[Scripts that build objects]
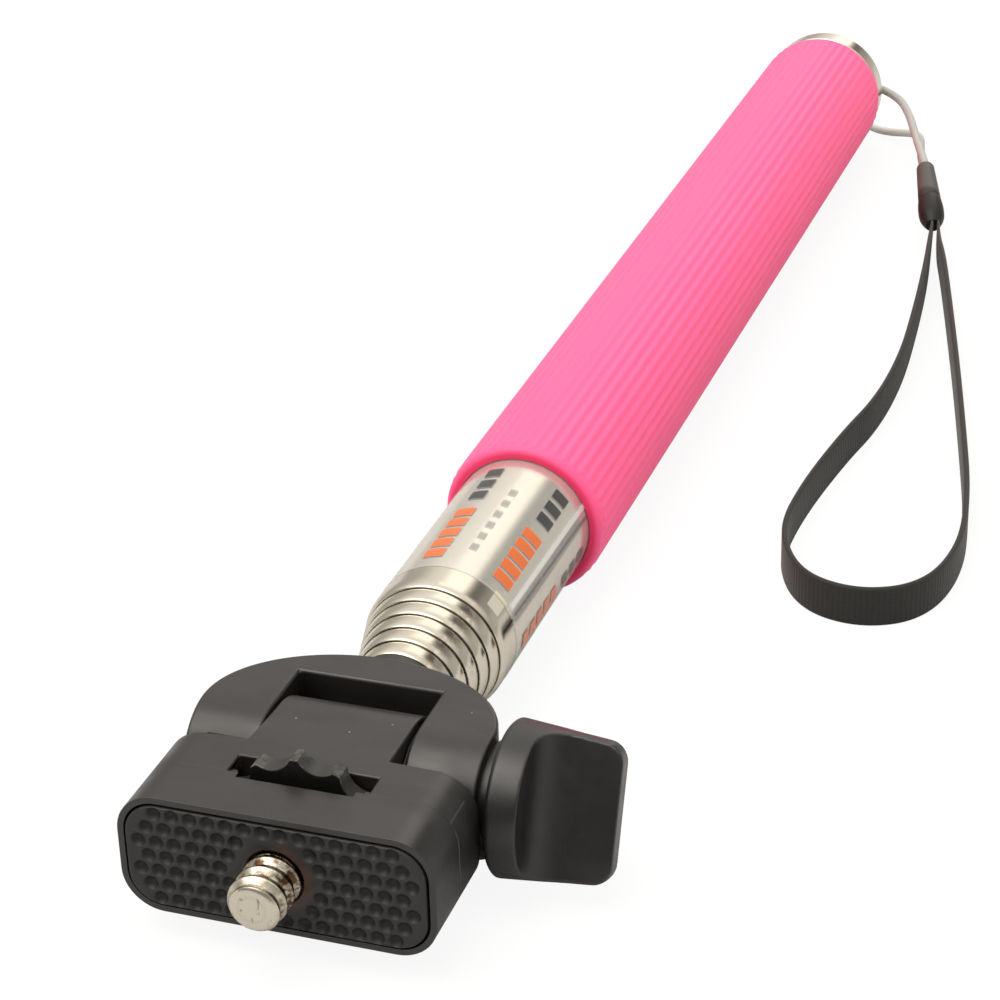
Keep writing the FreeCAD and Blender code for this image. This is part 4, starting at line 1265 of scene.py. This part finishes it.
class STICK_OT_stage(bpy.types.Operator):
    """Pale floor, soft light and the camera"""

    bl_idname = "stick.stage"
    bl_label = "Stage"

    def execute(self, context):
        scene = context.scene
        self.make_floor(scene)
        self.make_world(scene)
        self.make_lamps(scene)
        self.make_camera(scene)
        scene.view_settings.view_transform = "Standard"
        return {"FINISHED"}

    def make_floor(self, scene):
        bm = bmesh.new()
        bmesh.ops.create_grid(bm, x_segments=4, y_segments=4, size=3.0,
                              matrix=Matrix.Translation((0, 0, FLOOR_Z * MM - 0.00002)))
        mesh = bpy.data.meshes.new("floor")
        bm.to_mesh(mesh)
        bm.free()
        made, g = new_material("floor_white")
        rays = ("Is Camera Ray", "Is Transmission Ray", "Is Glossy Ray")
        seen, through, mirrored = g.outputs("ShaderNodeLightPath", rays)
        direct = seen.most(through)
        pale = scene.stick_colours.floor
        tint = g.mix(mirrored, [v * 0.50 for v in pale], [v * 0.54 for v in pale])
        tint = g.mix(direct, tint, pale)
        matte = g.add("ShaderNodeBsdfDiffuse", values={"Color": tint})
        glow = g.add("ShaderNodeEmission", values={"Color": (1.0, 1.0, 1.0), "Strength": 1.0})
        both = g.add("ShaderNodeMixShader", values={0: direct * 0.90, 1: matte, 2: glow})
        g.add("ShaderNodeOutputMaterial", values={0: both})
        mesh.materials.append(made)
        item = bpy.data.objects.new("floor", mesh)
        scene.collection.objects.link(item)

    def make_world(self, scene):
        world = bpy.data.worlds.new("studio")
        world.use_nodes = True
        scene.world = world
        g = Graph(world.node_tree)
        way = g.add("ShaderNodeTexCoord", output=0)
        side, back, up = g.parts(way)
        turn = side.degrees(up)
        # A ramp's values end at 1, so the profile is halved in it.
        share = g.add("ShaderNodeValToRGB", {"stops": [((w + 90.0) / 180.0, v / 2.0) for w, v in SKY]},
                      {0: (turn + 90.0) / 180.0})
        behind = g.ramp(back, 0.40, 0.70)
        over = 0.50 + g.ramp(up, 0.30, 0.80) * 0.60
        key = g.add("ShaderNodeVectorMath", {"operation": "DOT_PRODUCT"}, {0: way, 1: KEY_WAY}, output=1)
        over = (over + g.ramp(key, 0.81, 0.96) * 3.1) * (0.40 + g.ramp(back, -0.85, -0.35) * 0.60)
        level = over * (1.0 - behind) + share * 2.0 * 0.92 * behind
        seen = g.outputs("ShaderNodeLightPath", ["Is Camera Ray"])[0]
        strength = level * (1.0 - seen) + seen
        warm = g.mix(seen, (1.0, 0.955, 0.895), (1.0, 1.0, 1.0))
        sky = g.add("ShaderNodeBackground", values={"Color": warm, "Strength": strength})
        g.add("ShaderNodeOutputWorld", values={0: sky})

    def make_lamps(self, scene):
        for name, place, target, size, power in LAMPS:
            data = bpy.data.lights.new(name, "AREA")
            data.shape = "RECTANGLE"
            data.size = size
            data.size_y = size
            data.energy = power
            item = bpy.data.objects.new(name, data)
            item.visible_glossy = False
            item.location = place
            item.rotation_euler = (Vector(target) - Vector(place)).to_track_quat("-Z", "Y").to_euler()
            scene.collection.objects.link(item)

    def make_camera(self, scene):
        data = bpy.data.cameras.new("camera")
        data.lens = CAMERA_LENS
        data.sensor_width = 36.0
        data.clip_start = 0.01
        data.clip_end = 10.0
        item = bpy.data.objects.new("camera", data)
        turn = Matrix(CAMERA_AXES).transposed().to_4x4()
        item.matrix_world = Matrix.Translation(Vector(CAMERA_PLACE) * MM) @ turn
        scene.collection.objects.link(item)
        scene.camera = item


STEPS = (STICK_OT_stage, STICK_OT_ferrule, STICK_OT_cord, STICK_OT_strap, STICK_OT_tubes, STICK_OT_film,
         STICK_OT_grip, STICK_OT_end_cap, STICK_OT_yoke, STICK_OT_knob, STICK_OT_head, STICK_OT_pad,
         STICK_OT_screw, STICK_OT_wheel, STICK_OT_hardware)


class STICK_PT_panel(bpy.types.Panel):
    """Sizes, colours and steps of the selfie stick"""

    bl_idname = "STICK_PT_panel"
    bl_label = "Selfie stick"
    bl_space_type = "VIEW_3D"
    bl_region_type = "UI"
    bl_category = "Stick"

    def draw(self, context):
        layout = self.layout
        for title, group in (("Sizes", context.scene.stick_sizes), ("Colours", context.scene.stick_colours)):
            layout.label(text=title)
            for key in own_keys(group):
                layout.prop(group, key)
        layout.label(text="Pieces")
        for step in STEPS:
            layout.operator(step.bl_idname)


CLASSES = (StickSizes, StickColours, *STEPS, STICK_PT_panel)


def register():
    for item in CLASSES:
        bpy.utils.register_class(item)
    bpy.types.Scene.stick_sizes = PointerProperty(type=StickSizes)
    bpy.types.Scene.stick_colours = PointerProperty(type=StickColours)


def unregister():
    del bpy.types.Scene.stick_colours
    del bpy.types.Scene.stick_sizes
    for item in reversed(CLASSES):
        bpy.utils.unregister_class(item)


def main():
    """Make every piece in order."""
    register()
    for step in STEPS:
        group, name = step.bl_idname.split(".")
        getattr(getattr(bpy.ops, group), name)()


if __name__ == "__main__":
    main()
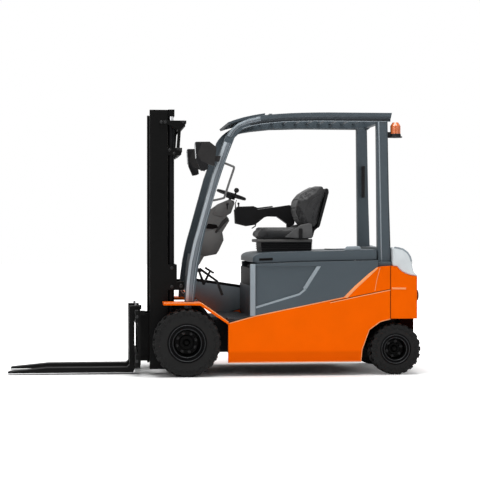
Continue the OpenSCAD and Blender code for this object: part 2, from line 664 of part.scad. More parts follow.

• **EXERCISE OBJECTIVE**
Search the lines for the string "this" and copy every line that has it.

• **RESULT**
Keep writing the FreeCAD and Blender code for this image. This is part 4, starting at line 1265 of scene.py. This part finishes it.
Continue the OpenSCAD and Blender code for this object: part 2, from line 664 of part.scad. More parts follow.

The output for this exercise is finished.